Além disso, as empresas afirmam que muitos pacotes salariais estão intimamente ligados ao desempenho, alinhando os interesses dos executivos-chefes ao dos acionistas.
Os excessos constantes são possíveis graças a um controle enorme da estrutura das empresas de Malone. Em cada caso, Malone e seus aliados têm uma enorme influência sobre votos e decisões, ao passo que os investidores comuns não têm muitos direitos.
"Nas empresas de John Malone, os acionistas têm pouquíssimos direitos", afirmou Jackson.
É a história de sempre: diretorias bem entrosadas facilmente atingem as metas e recebem bônus maiores – essa é a marca registrada dos salários atualmente pagos aos executivos. A situação nunca muda, apesar das décadas de tentativas de reforma, das melhores tentativas dos defensores do direito dos acionistas e de um pedido constante do fim das desigualdades sociais.
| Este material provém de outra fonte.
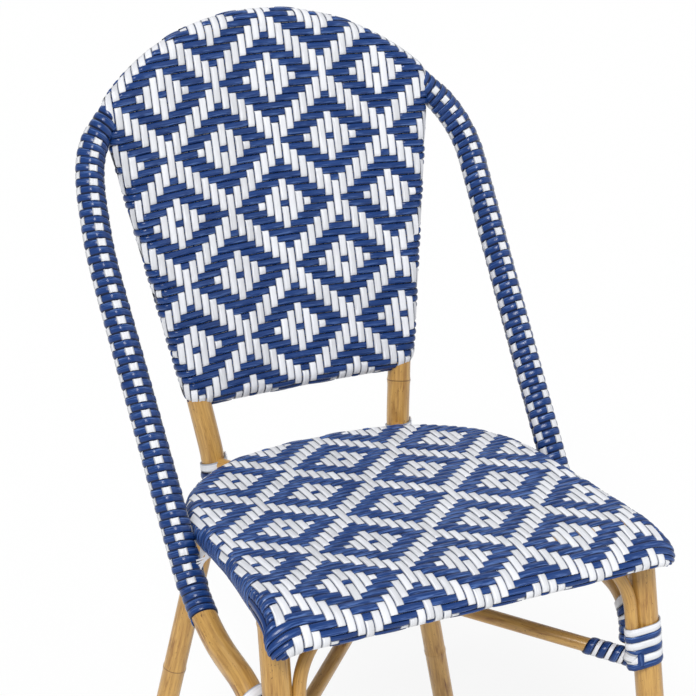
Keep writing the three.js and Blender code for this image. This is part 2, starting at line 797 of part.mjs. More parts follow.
// Pieces of the two sides
for (const [side, bars, other] of [["right", right, left], ["left", left, right]]) {
  const { sign, rearLeg, frontLeg, loop, archAndLoop, cornerBrace, stretcher } = bars;
  const [legFrame] = frontLeg.stations;
  const braceStep = at(sign * braceOut, -braceAhead, 0);
  const boundPair = [
    { x: 0, y: 0, radius: tubeRadius },
    { x: braceStep.dot(legFrame.across), y: braceStep.dot(legFrame.lift), radius: braceRadius },
  ];
  const tubeAlone = [{ x: 0, y: 0, radius: tubeRadius }];
  const stretcherAlone = [{ x: 0, y: 0, radius: stretcherRadius }];
  const jointStart = distanceAtHeight(frontLeg.stations, seatHeight - jointStrapTopDrop);
  const jointEnd = jointStart + (jointStrapTurns + 2) * jointStrapPitch;
  const jointSpace = beltPrism(frontLeg.stations, boundPair, jointStart - jointStrapPitch, jointEnd);
  const loopEnd = loop.stations.at(-1).travelled;
  const weaveInner = tubeRadius + fitGap;
  const weaveOuter = weaveInner + loopWeaveThickness;
  const weaveEnd = distanceAtHeight(loop.stations, seatHeight - loopWeaveEndDrop);
  const weavePath = partOfPath(loop.stations, fitGap, weaveEnd);

  add(`${side}_rear_leg`, cut(solid(rearLeg), clearing(archAndLoop)), bambooPaint);
  add(`${side}_front_leg`, cut(solid(frontLeg), rimClearing), bambooPaint);
  add(`${side}_outer_loop`, solid(loop), bambooPaint);
  add(
    `${side}_loop_weave`,
    cut(sleeve(weavePath, weaveInner, weaveOuter), panelPillow(backDepth + fitGap)),
    blueWeave,
  );
  add(`${side}_corner_brace`, cut(solid(cornerBrace), clearing(frontRail)), bambooPaint);
  add(`${side}_stretcher`, cut(solid(stretcher), jointSpace, clearing(other.rearLeg)), bambooPaint);
  add(
    `${side}_rear_stub`,
    cut(solid(stub(bars)), rimClearing, tube(rearLeg.stations, tubeRadius + strapStack)),
    bambooPaint,
  );
  add(
    `${side}_loop_tie`,
    cut(solid(tie(bars)), rimTube(rimRadius + fitGap), tube(loop.stations, weaveOuter + fitGap)),
    whiteWeave,
  );
  add(`${side}_rear_glide`, glide(...bars.rearGlideEnds), glidePlastic);
  add(`${side}_front_glide`, glide(...bars.frontGlideEnds), glidePlastic);

  addStraps(`${side}_joint`, frontLeg.stations, boundPair, {
    start: jointStart,
    turns: jointStrapTurns,
    pitch: jointStrapPitch,
    whiteWidth: jointStrapWidth,
    blueWidth: jointStrapWidth,
  });
  addStraps(`${side}_brace`, loop.stations, tubeAlone, {
    start: loopEnd - braceStrapRun,
    turns: braceStrapTurns,
    pitch: braceStrapPitch,
    whiteWidth: braceStrapWidth,
    blueWidth: braceStrapWidth,
  });
  addStraps(`${side}_stretcher`, stretcher.stations, stretcherAlone, {
    start: stretcherStrapStart,
    turns: stretcherStrapTurns,
    pitch: stretcherStrapPitch,
    whiteWidth: stretcherWhiteWidth,
    blueWidth: stretcherBlueWidth,
  });
  addStraps(`${side}_collar`, rearLeg.stations, tubeAlone, {
    start: distanceAtHeight(rearLeg.stations, seatHeight - collarDrop),
    turns: collarStrapTurns,
    pitch: collarStrapPitch,
    whiteWidth: collarStrapWidth,
    blueWidth: collarStrapWidth,
  });
}

// Origin on the floor, under the middle of the chair
const box = new THREE.Box3().setFromObject(chair);
const middle = box.getCenter(at(0, 0, 0));
chair.position.set(-middle.x, -middle.y, -box.min.z);

export default chair;
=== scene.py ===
import math
from functools import cache, partial

import bmesh
import bpy
import numpy as np
from mathutils import Matrix, Vector


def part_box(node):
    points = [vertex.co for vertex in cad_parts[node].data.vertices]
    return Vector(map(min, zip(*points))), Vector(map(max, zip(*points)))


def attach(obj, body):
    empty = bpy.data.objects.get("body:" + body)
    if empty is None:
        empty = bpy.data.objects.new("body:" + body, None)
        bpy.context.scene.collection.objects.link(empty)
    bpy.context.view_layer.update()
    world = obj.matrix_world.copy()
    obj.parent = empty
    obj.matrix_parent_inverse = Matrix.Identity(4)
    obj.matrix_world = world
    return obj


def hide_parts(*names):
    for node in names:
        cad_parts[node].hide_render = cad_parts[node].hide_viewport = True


bl_info = {
    "name": "Woven bistro chair",
    "version": (1, 0, 0),
    "blender": (4, 5, 0),
    "location": "View3D > Sidebar > Chair",
    "description": "Bent tubes painted like bamboo, woven seat and back, braided loops and wound joints",
    "category": "Object",
}

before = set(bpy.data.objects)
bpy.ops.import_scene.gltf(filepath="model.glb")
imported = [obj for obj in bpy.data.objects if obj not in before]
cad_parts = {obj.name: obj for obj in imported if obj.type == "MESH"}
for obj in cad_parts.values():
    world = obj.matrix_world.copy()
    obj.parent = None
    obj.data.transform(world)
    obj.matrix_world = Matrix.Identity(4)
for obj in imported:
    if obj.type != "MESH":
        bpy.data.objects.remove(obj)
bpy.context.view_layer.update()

MM = 0.001
FULL_TURN = 2 * math.pi
UP = np.array([0.0, 0.0, 1.0])
SIDES = {"right": 1, "left": -1}

# Sizes of the solids in millimetres, measured from the middle of the seat
TUBE_RADIUS = 12.5
RIM_TUBE_RADIUS = 13.0
BRACE_RADIUS = 6.5
STRETCHER_RADIUS = 7.0
CROSS_RAIL_RADIUS = 8.0
STUB_RADIUS = 7.0
FIT_GAP = 0.3
GLIDE_RADIUS = TUBE_RADIUS + FIT_GAP + 1.6
SEAT_WEAVE = 2.4
BACK_DEPTH = 15.2
LOOP_WEAVE_INNER = 12.8
LOOP_WEAVE = 1.7

# In the photo the cane of the front legs and of the stretchers is a little thicker than their solids
FRONT_LEG_CANE = 13.6
STRETCHER_CANE = 7.5
# Distance from the foot to the first ring of the cane
REAR_LEG_RING = {"right": 104, "left": 177}
# The left loop stands this much further in near its top
LEFT_LOOP_IN = 6.5
# How far the middle of a strap stands off its tube
STRAP_STAND = 1.1
# Fineness of the meshes: rings along a tube in millimetres, rings of a strap in one turn, and the angle in
# degrees from which an edge between two faces of a strand is sharp
RING_STEP = 3.0
WINDING_STEPS = 28
STRAND_SHARP = 50

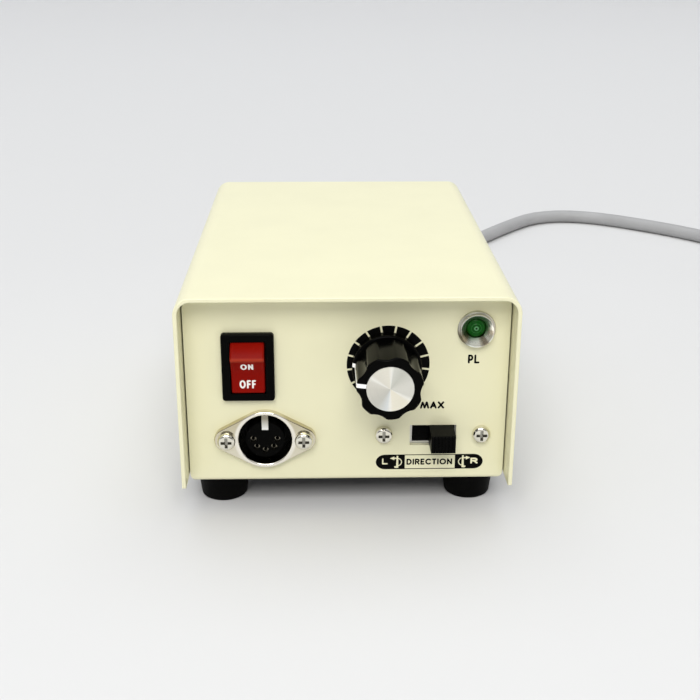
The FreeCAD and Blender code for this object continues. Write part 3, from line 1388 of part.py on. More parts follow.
def make_fuse():
    """The rear fuse holder with the glass fuse in its barrel and the turning cap that closes it."""
    barrel = cylinder("fuse_barrel", mm.fuse_barrel_radius, -mm.fuse_barrel_depth, mm.fuse_flange_proud / 2)
    flange = cylinder("fuse_flange", mm.fuse_flange_radius, as_size(0), mm.fuse_flange_proud)
    flange = rounded("fuse_flange_round", flange, mm.fuse_flange_proud / 4,
                     lambda edge: flat_at(edge, z=mm.fuse_flange_proud))
    floor = -mm.fuse_barrel_depth + mm.fuse_flange_proud
    bore = cylinder("fuse_bore", mm.fuse_bore_radius, floor, mm.fuse_flange_proud * 2)
    holder = cut("fuse_plastic", fuse("fuse_solid", [barrel, flange]), [bore])
    as_node("fuse_holder", on_rear(holder, FUSE_ACROSS, mm.fuse_rise))
    low = floor + mm.shaft_play
    tube = cylinder("fuse_tube", mm.fuse_radius, low, low + mm.fuse_length)
    as_node("glass_fuse", on_rear(group("fuse_tube_holder", [tube]), FUSE_ACROSS, mm.fuse_rise))
    rim = mm.fuse_flange_proud + mm.moving_play / 2
    head = cylinder("fuse_cap_head", mm.fuse_cap_radius, rim, mm.fuse_cap_proud)
    head = rounded("fuse_cap_round", head, mm.fuse_cap_edge, lambda edge: flat_at(edge, z=mm.fuse_cap_proud))
    stem = cylinder("fuse_cap_stem", mm.fuse_bore_radius - mm.moving_play,
                    low + mm.fuse_length + mm.moving_play, rim + mm.fuse_cap_edge)
    slot = box("fuse_cap_slot", (-mm.fuse_cap_radius * 2, mm.fuse_cap_radius * 2),
               (-mm.fuse_slot / 2, mm.fuse_slot / 2),
               (mm.fuse_cap_proud - mm.fuse_slot, mm.fuse_cap_proud * 2))
    cap = cut("fuse_cap_whole", fuse("fuse_cap_solid", [head, stem]), [slot])
    as_node("fuse_cap", on_rear(cap, FUSE_ACROSS, mm.fuse_rise))
    nut = hex_nut("fuse_hex", mm.fuse_nut_corner, mm.fuse_nut_rise, mm.fuse_barrel_radius + mm.hole_play)
    place(nut, FUSE_ACROSS, REAR_INNER - mm.fuse_nut_rise, BASE_UNDER + mm.fuse_rise, "+Y")
    as_node("fuse_nut", nut)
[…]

E enquanto os salários forem definidos por panelinhas de executivos, não há muitas chances de que o banquete termine.
"É essa mentalidade controladora e retrógrada que ainda determina como os salários são pagos nos EUA. Até mesmo depois dos votos salariais, da regra que exige a divulgação desses dados e da própria crise financeira, tudo indica que as coisas vão continuar como estão por um bom tempo", afirmou Jackson.